God knows, there are serious miscarriages of justice and abuses of power in our system. But to simply dismiss the state on partisan grounds would be to say exactly the same thing states like Pakistan say about India: that this state cannot be trusted with any investigation and any evidence. Instead of attacking the state, the BJP needs to help examine the case on the merits. The only way to deal with possible miscarriages is to examine the veracity of a charge, not change the subject by impugning the source.

Besides, the BJP needs to learn a political lesson. Nothing diminished L.K. Advani before the last election more than his artless, passionate and entirely a priori defence of Sadhvi Pragya. Their attack on Hemant Karkare haunts them to this day; it suggested a level of pre-commitment, small-mindedness and a lack of institutional judgment not befitting a leader. Nitin Gadkari’s equivocations and Ravi Shankar Prasad’s defensiveness are in the same vein.

The BJP has to recognise that a strong and credible state is incompatible with any form of community partisanship. It could have turned this crisis on the head by at least being consistent on the issue of possible miscarriages of justice. It could have shown equal concern for Muslim youths falsely arrested.

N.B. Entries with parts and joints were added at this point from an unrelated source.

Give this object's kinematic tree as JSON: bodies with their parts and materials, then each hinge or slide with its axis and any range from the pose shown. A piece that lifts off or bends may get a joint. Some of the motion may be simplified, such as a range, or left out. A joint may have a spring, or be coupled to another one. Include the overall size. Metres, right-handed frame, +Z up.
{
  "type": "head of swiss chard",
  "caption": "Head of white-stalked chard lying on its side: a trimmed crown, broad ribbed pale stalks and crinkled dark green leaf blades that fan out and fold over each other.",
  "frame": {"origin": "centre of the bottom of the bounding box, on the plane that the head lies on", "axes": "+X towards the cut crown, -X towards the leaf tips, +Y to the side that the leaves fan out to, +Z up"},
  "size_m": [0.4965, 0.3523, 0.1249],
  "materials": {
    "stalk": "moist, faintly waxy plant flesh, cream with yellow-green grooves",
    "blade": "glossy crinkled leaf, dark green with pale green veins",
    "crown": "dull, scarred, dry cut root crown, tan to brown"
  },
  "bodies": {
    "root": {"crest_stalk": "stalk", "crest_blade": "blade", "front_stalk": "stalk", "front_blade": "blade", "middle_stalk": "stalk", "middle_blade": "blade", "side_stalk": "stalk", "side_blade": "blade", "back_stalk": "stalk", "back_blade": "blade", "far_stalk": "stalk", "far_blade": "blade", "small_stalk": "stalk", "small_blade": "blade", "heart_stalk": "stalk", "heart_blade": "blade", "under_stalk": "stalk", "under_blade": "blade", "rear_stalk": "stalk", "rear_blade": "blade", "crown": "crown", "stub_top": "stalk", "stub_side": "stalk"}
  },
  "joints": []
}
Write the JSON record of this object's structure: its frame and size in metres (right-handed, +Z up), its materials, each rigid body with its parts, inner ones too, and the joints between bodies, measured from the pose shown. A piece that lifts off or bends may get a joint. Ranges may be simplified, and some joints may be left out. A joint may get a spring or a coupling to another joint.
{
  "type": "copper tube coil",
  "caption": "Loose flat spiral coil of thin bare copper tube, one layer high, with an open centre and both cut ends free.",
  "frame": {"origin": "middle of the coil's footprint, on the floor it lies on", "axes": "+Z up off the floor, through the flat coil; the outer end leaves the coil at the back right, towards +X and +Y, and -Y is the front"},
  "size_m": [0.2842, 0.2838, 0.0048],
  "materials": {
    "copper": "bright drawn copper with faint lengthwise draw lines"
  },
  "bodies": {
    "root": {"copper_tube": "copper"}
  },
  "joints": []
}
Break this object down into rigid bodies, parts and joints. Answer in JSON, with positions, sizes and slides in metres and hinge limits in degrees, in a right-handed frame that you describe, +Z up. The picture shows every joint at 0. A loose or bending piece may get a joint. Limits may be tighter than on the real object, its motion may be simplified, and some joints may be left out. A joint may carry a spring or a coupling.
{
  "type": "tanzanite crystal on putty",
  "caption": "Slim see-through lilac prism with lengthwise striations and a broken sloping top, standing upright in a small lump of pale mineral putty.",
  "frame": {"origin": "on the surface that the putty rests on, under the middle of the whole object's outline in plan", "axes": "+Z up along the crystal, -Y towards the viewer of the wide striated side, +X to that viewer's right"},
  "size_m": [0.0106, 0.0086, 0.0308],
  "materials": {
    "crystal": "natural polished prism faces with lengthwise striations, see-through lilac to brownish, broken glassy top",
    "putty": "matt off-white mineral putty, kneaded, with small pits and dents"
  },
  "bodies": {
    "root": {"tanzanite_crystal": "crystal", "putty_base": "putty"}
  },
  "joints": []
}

The RSS will, on the surface, make all the right noises distancing itself from terrorism. But the revelations are so damaging that if it has any semblance of genuine nationalism left, it will have to do more than verbal distancing. It will have to actively cooperate to root out this menace, and find a way of atoning as an organisation that is unprecedented. This is highly unlikely. But it is the only way of answering the question as to why the organisation should be tolerated at all.

Let us, for a moment, even suppose that the Congress is playing cheap politics with the timing of these revelations. But even cheaper politics, in return, will do more damage. In some ways, for us as citizens, the charge that the investigation is politicised is also a psychologically easy let-off. It prevents us from fully confronting the significance of all that is being revealed.

A few self-selected crazies on the net notwithstanding, there is little reason to believe that the activities of the terror groups being identified has wide political support. If anything, there is likely to be revulsion. But there is a danger that this revulsion will be overshadowed by embarrassment, producing a silence that smacks of complicity. This silence can only add to the political damage we have already inflicted on ourselves.

We also need to understand that India has been diminished by these revelations. We can go on all we want about the difference between India and Pakistan. We can say that the Pakistani state has supported terrorism, but the Indian state has not. But to most of the world this will appear to be more a matter of degree than of kind. It will once again relate the issue of terrorism, not to a particular state, pursuing its objectives through violence, but to the general history of Hindu-Muslim violence and counter-violence.

The only way this damage can be repaired is if the Indian state credibly and relentlessly pursues its investigations, without us impugning its credibility from the start. Perhaps this serious crisis can be turned on its head. By admitting our mistakes, blind spots and omissions, we can at least send a signal that we have the resilience and courage to correct our mistakes. Otherwise, we will be exactly in the same boat that we place Pakistan: a society that practises the politics of denial.